Еще дважды «Лица» играются десятого. «Охоту на волков» зал принимает с восторгом, просят повторить. И в ту же минуту становится ясно: самые главные зрители распорядятся, чтобы спектакль никогда не повторился. Вознесенский позвал бывшего министра культуры Мелентьева в расчете на его поддержку. А тот совершенно озверел и стал буквально ко всему придираться. Над сценой была надпись: «А ЛУНА КАНУЛА» — палиндром такой, читается в обе стороны одинаково, невинная шуточка Андрея. И надо же: этот деятель вычислил тут намек на неудачи нашей страны в освоении космоса, поскольку на Луну в прошлом году первыми высадились американцы.
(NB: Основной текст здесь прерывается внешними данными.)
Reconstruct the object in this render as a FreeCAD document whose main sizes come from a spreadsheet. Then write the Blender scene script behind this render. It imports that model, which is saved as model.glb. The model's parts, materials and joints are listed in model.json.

Все это неспроста: власть закручивает гайки. Твардовского убрали из «Нового мира», и говорят, что теперь журналу конец. В «Правде» критик Капралов пишет об «опасном скольжении», прикладывая, естественно, фильм Юнгвальд-Хилькевича. И скользит страна вниз — к холодному прошлому.
Оформил развод с Люсей, еще более отдалив себя от детей. Привел Аркашу с Никитой на спектакль «Пугачев», так сыновья расплакались, а Люся устроила сцену прямо в кабинете Любимова. Получилось хуже некуда. Опять жизнь затрещала по всем швам. Покатились колеса, мосты... Еще одна песня родилась на дорожно-транспортную тему:
Вот вам авария: в Замоскворечье Трое везли хоронить одного, — Все, и шофер, получили увечья, Только который в гробу — ничего.
Такова объективная картина жизни, без всякой клеветы и очернительства, с показом положительных сторон:
А ничего тебе не угрожает, Только когда ты в дубовом гробу.
Досочинил это в больнице на Каширке и назвал «Веселая покойницкая». Лежа — пока не в гробу, а на койке, — вспоминал недавнюю поездку к опальному Хрущеву.
Деятель этот давно занимал его воображение. В юные годы над Никитой потешались, анекдоты травили. Но не боялись его — вот что главное.